I actually do this a lot. I don't do it in every case because I have
done this so many times I know what they would say anyway. Maybe that is
a mistake, maybe not. But if somebody seems intelligent to me, I will do
so. Paul is one of these individuals. And I will call him out if
something doesn't seem right to me and he does a perfect job of going
into detail and explaining. I don't totally agree with everything he
says (well most things I do yes). And if I had to admit if Paul knows
more things than me on average, I would say yes. And I highly respect
Paul.
But we're not going to see it. I sometimes think MS is more worried
about Apple than losing their own customers.
I know Microsoft is sneaky, somewhat devilish, and wants to win at
anything they do. I know that sounds very bad. But in comparison with
others, I consider them as the lesser of two evils. Microsoft is also
very good playing the fine line between how much they can get away with
vs. everybody hating them. At least there is a line they won't cross
which I can't say for many others.
My experience with OE was positive, but that was before I started
learning the "correct" way things should be done when posting and
doing email. But now that I know it doesn't do things correctly
automatically (you need things like Quote Fix which I never used and
apparently is no longer supported), I have no interest is moving back
to it. I don't know if Outlook can do newsgroups on the Mac.
Well I didn't have a problem with the so called standards with OE
because I used my own editor that corrected all of the faults. And yes
QuoteFix also takes care of that problem too and even makes it easier
for me.
Some will, some won't. Some will stick to something no longer being
supported, fixed, and breaks known rules. Just like I want to set up
my old Atari computers, which believe it or not, does have a few
people still writing software for the 16/32 bit machines.
I totally get this completely. As I faced the same challenges. But for
me, I had to finally throw in the towel and say goodbye to the old. As
the old couldn't keep up with my needs and the new could.
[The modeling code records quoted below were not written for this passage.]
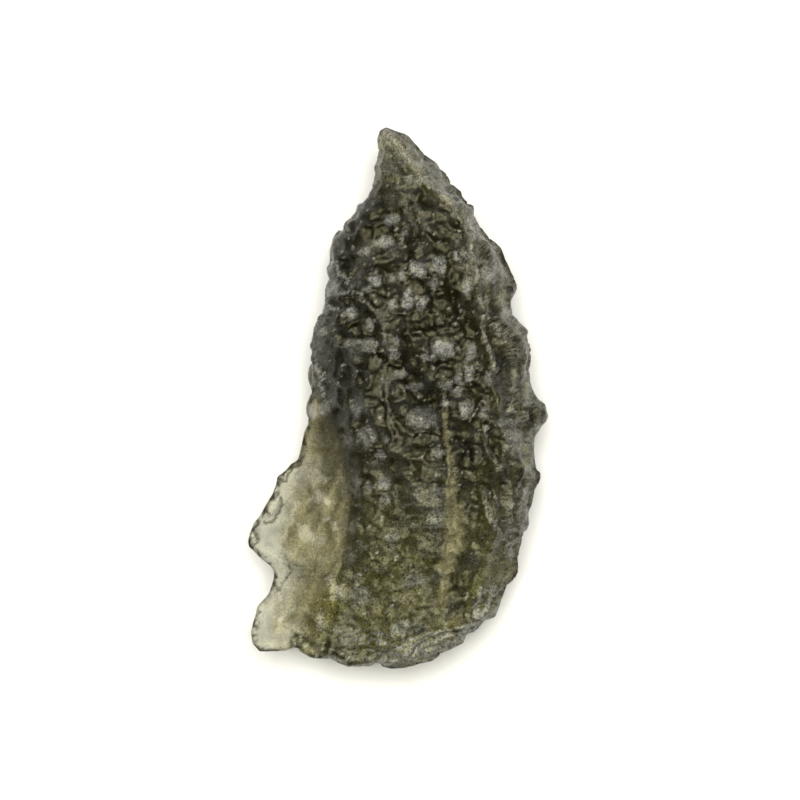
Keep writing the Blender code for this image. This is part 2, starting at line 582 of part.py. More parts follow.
def cut_flat_spot(obj):
    """Cuts the underside level at z = 0 and closes the cut with one flat face."""
    mesh = bmesh.new()
    mesh.from_mesh(obj.data)
    everything = mesh.verts[:] + mesh.edges[:] + mesh.faces[:]
    cut = bmesh.ops.bisect_plane(
        mesh, geom=everything, dist=1e-7, plane_co=(0, 0, 0), plane_no=(0, 0, 1), clear_inner=True
    )
    rim = [e for e in cut["geom_cut"] if isinstance(e, bmesh.types.BMEdge)]
    bmesh.ops.edgenet_fill(mesh, edges=rim)
    bmesh.ops.recalc_face_normals(mesh, faces=mesh.faces[:])
    mesh.to_mesh(obj.data)
    mesh.free()


def centre(obj):
    """Brings the stone to its full length, with the middle of its box over the origin."""
    points = positions(obj)
    low = points.min(axis=0)
    high = points.max(axis=0)
    middle = [(low[0] + high[0]) / 2, (low[1] + high[1]) / 2, low[2]]
    place(obj, (points - middle) * LENGTH / (high[1] - low[1]))


def olive_glass():
    """The material: clear olive glass."""
    material = bpy.data.materials.new("olive glass")
    material.use_nodes = True
    shader = material.node_tree.nodes["Principled BSDF"]
    shader.inputs["Base Color"].default_value = (0.045, 0.047, 0.016, 1)
    shader.inputs["Roughness"].default_value = 0.2
    shader.inputs["IOR"].default_value = 1.49
    shader.inputs["Transmission Weight"].default_value = 0.5
    return material


def moldavite():
    """The whole stone."""
    stone, share = slab("moldavite", VOXEL)
    points = positions(stone)
    base = Base(points[:, :2])
    points[:, 2] = base.bottom + (base.top - base.bottom) * share
    place(stone, points)
    carve(stone, share, VOXEL)
    thin_out(stone, TRIANGLES)
    cut_flat_spot(stone)
    centre(stone)
    stone.data.materials.append(olive_glass())
    return stone


for old in list(bpy.data.objects):
    bpy.data.objects.remove(old)
moldavite()
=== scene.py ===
"""The moldavite in fine detail, on a pale floor in soft light, seen from above as in the photograph."""

import bmesh
import bpy
import numpy as np
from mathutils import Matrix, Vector, noise


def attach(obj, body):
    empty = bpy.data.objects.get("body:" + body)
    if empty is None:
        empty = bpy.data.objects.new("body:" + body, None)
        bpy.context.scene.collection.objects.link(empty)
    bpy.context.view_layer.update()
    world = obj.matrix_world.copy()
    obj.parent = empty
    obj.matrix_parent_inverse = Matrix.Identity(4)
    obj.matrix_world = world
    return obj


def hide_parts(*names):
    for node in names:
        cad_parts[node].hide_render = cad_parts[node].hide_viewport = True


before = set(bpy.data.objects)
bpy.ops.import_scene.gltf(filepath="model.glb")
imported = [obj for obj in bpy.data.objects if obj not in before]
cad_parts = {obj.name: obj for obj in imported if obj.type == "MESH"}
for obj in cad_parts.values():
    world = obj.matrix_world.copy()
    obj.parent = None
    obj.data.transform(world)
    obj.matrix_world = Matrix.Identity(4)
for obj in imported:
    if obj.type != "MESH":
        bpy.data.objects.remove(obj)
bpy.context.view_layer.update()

MM = 0.001
SEED = 11

# The driving dimension, and the same length in the photograph's pixels, which gives the scale.
LENGTH = 30 * MM
LENGTH_PX = 541
PIXEL = LENGTH / LENGTH_PX
CENTRE_PX = (398, 398.5)

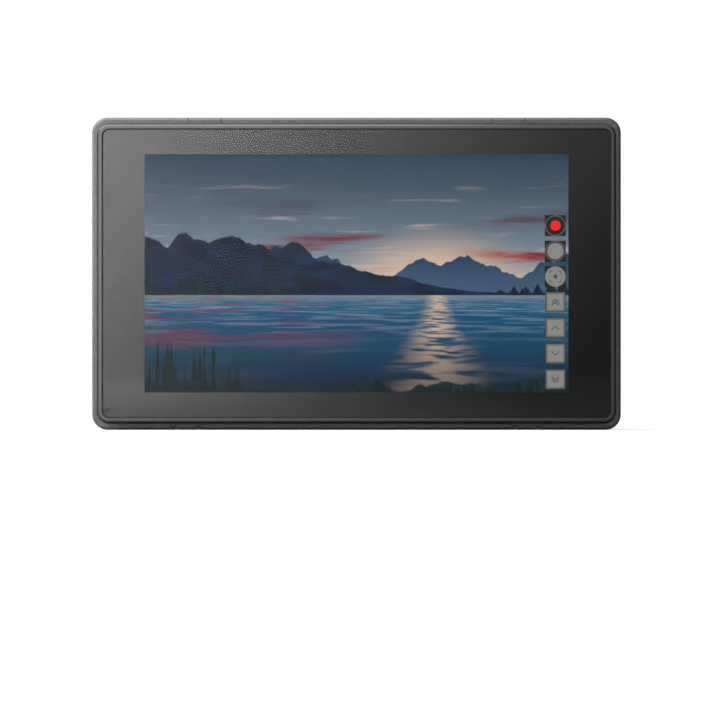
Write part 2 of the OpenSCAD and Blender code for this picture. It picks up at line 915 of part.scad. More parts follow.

Otherwise I
would have stuck with what I had known best.
Although what is funny or odd... I am not talking about stuff from the
80's and 90's... but in the recent years things that would have been too
old by those standards are not looking that bad nowadays. I'm talking
about software and hardware from the previous decade (the 2000's).
The thing is, you need to let them come to their own conclusions,
without muddying the waters by being adamant something is crap. As I
said, it only makes you look bad.
Yes you definitely have a point. Although like those early reader
programmers that everybody had a request that they wished the editor
would do... some say I say too little. Others say I say too much. There
is no happy medium anywhere. So I do both and play it by ear and hope
for the best. Maybe this is wrong, I really don't know.
The new stuff isn't crap because it does the job it's designed to do.
The designs just don't necessarily do what *I* want, which may be
indicative of some of your frustrations. The new stuff doesn't do
what you want.
Whoa wait a minute! I think we are talking around different things. I
complain about features that used to be common and now are gone. And it
is like nobody knows anything about them or why it would be a good
thing. Like they just don't know any better.
In the case of Atari computers, I miss the simpler interface,
although I used a replacement desktop called Geneva which had
cooperative multitasking. Simplicity is one advantage I think the
Mac has over Windows, as long as you understand how you do things
differently between Macs and Windows. Even then, there's things I
miss in my Mac. I have OS 10.6.8 Snow Leopard. Believe it or not,
there's no Move command. A disappointment for me. (I can cheat here,
run Windows in virtual machine, and move stuff around in my Mac
drives/partitions! LOL)
There is saying that I love that most people just don't understand.
"Perfection is achieved, not when there is nothing more to add, but when
there is nothing left to take away."
Antoine de Saint-Exupery - French writer (1900 - 1944)
A bit of history, Atari basically "stole" the original TOS 1 from MS,
and made an error in the programming code. Inadvertently, you could
move files between windows. That wasn't planned, but quickly changed
from a bug to a feature! <grin> OTOH, a typo limited the early TOS
hard drives to 16 MB instead of 32 MB like MS drives.
I didn't know that much about the Atari, but I know a great deal about
Commodore 8-bit machines. And some great ideas were stolen by others
later and some were ignored.
For the sound stuff, nothing designed today, that I know of, does
what I want to be able to do. And, the few people that have heard my
sound system, are definitely jealous! Which I play to the hilt, of
course! LOL
But it's becoming increasingly difficult to merge/connect the old with
the new. I've still not come up with a good way to connect my new
widescreen LCD TV to the old stereo (yes, I said stereo) equipment.
:-(
I got into sound systems back in the mid 70's and quad was making a go.
I learned everything I possibly could and I ended up with a Marantz 4400
receiver and Sansui SPX9000 speakers. I originally bough a Kenwood tuner
and amp, but got rid of it for the above. Sure I got a turntable and
cassette deck and all (all the top or near the top of the line). My
automobile had 8-tracks, but this home system never did.
Funny I still have that system today. The quad part became worthless, as
that never gained a hold. They had quad radio stations, 8-track tapes,
vinyl, reel to reel, and I don't remember what else back then. But the
system also does stereo too if you want, so all is well. Then starting
in the 80's, Marantz got bought out and I don't know what happened to
everybody else for sure since I didn't keep up with it all. But no more
cabinets in real wood, specs that didn't follow the old rules which
means even if they looked better, really it wasn't. And lots of other
things too.
It was like everybody in the late 70's were trying to outdo each other
and quality and price didn't matter. Then in the 80's that changed
totally. It is like everybody was more interested in making things good
enough and as cheap as they could.
30 year later is there systems that could outperform mine? Yes I think
so. Although there is something they still haven't got right. And I
think it is the amazing speakers we had back then. As for example my
four Sansui speakers have 2 super tweeters, 2 tweeters, 1 eight inch
midrange and one 16 inch bass speaker times four. There is nothing like
these today for example in the consumer grade market anyway.